Multiplayer is really where the heart of the game is. Inklings have 3 competitive modes to choose from and a newly added Co-Op mode called Salmon Run. There’s plenty of customization options to take into the multiplayer. While clothing and weapons that have been unlocked don’t carry over to the Hero Mode or Salmon Run, they do appear in the competitive modes and offer random stat upgrades to players once they’ve been unlocked. Each weapon has it’s own special abilities and comes with it’s own set of advantages and downsides. The splat dualies are for the more agile player, while the paint roller is for those who want to get down in the front lines. There’s even a sniper rifle for the painter who wants to splat at a reasonable distance.
Salmon Run is a horde-like mode where 4 players must fend off waves of Salmonids and bosses while collecting as many Power Eggs and Golden Eggs as possible. Level modifiers change the way rounds work and weapons are swapped with each round. You might start off with the N-Zap ‘85(Splatoon’s adorable NES Zapper weapon) but then get a paint bucket during the next round to fight off Salmonids during a rising tide which make the map smaller. The more you collect, the better your “payment” from Grizzco(the company leading the event) and the faster you get your bonuses which include cash and clothing. The downside to Salmon Run is that it isn’t always available. It runs on a schedule and just because its available one day, doesn’t mean it’ll be available the next. Thankfully Nintendo has updated the schedule making it more accessible.

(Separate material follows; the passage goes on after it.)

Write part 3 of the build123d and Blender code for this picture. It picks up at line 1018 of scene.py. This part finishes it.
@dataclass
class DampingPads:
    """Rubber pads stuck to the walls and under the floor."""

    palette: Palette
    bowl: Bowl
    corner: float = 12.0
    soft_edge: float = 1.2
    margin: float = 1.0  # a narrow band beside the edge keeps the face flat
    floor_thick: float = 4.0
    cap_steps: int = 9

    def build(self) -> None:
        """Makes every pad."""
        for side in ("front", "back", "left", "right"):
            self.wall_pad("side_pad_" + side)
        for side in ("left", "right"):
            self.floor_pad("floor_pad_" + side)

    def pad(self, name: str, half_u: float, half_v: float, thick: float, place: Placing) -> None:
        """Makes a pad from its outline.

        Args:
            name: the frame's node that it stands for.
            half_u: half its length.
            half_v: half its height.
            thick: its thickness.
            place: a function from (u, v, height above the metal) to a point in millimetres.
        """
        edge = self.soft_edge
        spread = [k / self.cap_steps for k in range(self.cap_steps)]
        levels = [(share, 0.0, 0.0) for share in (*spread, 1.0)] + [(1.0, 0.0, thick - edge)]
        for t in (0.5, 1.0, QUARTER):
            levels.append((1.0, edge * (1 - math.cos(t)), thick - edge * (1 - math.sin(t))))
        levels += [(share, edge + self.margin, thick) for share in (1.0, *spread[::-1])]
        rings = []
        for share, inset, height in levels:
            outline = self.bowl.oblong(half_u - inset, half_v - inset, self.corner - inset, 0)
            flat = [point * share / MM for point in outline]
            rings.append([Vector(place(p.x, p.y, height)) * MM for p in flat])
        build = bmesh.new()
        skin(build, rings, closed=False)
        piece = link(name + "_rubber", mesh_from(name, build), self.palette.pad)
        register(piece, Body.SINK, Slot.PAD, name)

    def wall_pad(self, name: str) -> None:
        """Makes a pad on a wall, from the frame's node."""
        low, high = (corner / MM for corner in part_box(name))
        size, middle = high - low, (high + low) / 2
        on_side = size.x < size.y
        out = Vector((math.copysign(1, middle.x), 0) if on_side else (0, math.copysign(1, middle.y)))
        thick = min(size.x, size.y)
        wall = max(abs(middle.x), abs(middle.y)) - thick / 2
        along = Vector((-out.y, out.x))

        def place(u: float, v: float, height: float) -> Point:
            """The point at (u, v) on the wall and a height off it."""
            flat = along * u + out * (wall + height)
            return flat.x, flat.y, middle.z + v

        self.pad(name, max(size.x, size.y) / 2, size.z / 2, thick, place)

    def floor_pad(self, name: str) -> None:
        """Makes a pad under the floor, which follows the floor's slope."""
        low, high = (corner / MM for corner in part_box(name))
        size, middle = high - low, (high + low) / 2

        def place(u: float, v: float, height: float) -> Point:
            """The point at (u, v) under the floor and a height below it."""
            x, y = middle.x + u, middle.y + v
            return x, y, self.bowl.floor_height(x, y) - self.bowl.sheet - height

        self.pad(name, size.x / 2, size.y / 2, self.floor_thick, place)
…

I’m not really a huge fan of competitive multiplayer and I’m almost certainly a casual PvPer but Splatoon 2 offers an amazingly fun competitive scene. You start off with only access to the Regular Battle mode which only features features Turf Wars, a mode where the objective is to paint every square inch of the map with your teams paint while doing battle with the opposing team. Splat Zones, Tower Control and Rainmaker are unlocked at level 10 in the Ranked Mode and League Battle becomes available once you get a rank of at least B-. Just like Salmon Run though, the maps rotate, two at a time.
Its clear a lot of care went into designing each map which is one reason the rotating schedule is so disappointing. You’re never guaranteed to play your favorite maps. On a more positive note , the map rotation does ensure that each and every map gets the love they deserve. From a rock climbing gym to a skate park and even an art school, the Inklings are set in their ways to make their mark all over Inkopolis. Even the grungier Salmon Run maps, which offer the feel of the Inklings dirty, manual labor, are very charming maps and the tunes that play are catchy and energetic to keep you in the action. All the maps are designed with verticality in mind and there’s plenty of ways to move around and surprise your opponents and give your team the edge.

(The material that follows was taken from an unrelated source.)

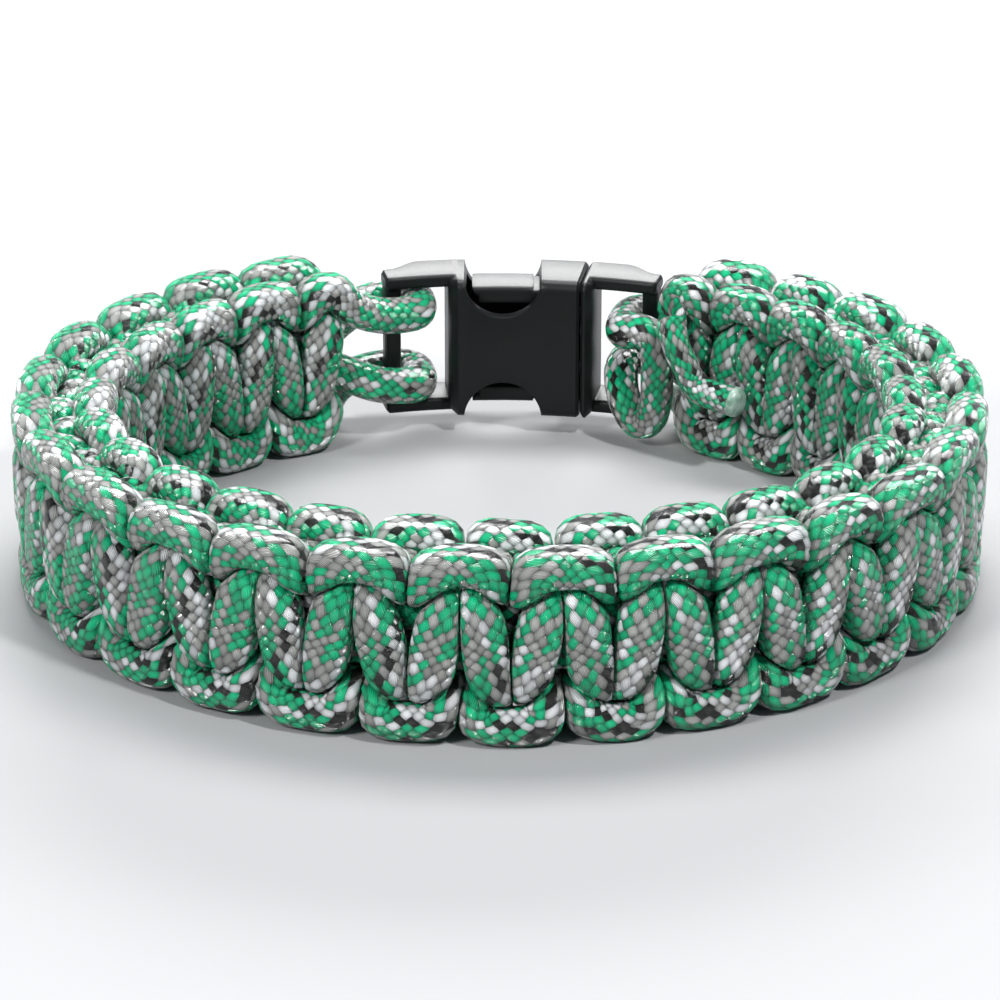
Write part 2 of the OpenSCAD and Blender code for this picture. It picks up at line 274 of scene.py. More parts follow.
class Graph:
    """Adds nodes to one material and links them"""

    def __init__(self, name):
        self.material = bpy.data.materials.new(name)
        self.material.use_nodes = True
        self.tree = self.material.node_tree
        self.shader = self.tree.nodes["Principled BSDF"]

    def set(self, **values):
        for key, value in values.items():
            self.shader.inputs[key.replace("_", " ").title().replace("Ior", "IOR")].default_value = value

    def feed(self, socket, value):
        if isinstance(value, bpy.types.NodeSocket):
            self.tree.links.new(value, socket)
        else:
            socket.default_value = value

    def math(self, operation, *values):
        node = self.tree.nodes.new("ShaderNodeMath")
        node.operation = operation
        for socket, value in zip(node.inputs, values):
            self.feed(socket, value)
        return node.outputs[0]

    def mix(self, share, low, high):
        """low where share is 0 and high where it is 1"""
        return self.rise(share, low, self.math("SUBTRACT", high, low))

    def rise(self, value, start, slope):
        """start where value is 0, and more of it by the slope"""
        return self.math("ADD", self.math("MULTIPLY", value, slope), start)

    def total(self, first, first_share, second, second_share):
        """The sum of two values, each multiplied by its share"""
        return self.math("ADD", self.math("MULTIPLY", first, first_share),
                         self.math("MULTIPLY", second, second_share))

    def bulge(self, value, reach, power):
        """0 in the middle and 1 at the reach on both sides, steeper with a higher power"""
        return self.math("POWER", self.math("ABSOLUTE", self.math("DIVIDE", value, reach)), power)

    def noise(self, vector, scale, detail=2.0):
        node = self.tree.nodes.new("ShaderNodeTexNoise")
        self.feed(node.inputs["Vector"], vector)
        node.inputs["Scale"].default_value = scale
        node.inputs["Detail"].default_value = detail
        return node.outputs["Fac"]

    def ramp(self, value, stops, constant=False):
        node = self.tree.nodes.new("ShaderNodeValToRGB")
        node.color_ramp.interpolation = "CONSTANT" if constant else "LINEAR"
        elements = node.color_ramp.elements
        while len(elements) > 1:
            elements.remove(elements[-1])
        for i, (place, colour) in enumerate(stops):
            stop = elements[0] if i == 0 else elements.new(place)
            stop.position = place
            stop.color = (*colour, 1)
        self.feed(node.inputs[0], value)
        return node.outputs[0]

    def tint(self, colour, share):
        """colour multiplied by a grey of that brightness"""
        node = self.tree.nodes.new("ShaderNodeVectorMath")
        node.operation = "SCALE"
        self.feed(node.inputs[0], colour)
        self.feed(node.inputs["Scale"], share)
        return node.outputs[0]

    def bump(self, height, distance, strength=1.0):
        node = self.tree.nodes.new("ShaderNodeBump")
        node.inputs["Strength"].default_value = strength
        node.inputs["Distance"].default_value = distance
        self.feed(node.inputs["Height"], height)
        self.feed(self.shader.inputs["Normal"], node.outputs[0])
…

My biggest gripe with Splatoon 2 is the TV announcement that is made every time you turn the game on. It’ll tell you which maps are in rotation at the time of play like a morning talk show and you are not able to skip it, despite there being other ways in the game to see whats in rotation. I actually dread turning the game on because of this and it even sometimes will kick players out of lobbies if you’re playing while a rotation is happening, sending you back to the announcement show. The one charming part of these announcements though aren’t the hosts but the Inklings in the background who goof off and take pictures like an audience at an actual talk show.
Another thing I’d like to point out is that it absolutely devours battery life in Handheld mode. One multiplayer match used up about 25% of the battery life while one campaign mission used about 40%. I heard it’s about as bad as Breath of the Wild on the Switch but I’m pretty sure I can get more than an hour of continuous play out Zelda than Splatoon 2 allows.
Overall though, it is a must have game for anyone who owns a Switch. It has plenty of content to keep you playing and caters to every kind of player. If you want a single player game or to go head to head or just want to relax and play co-op with 3 other people, Splatoon 2 really does have you covered. Just y’know… make sure you bring your charger with you.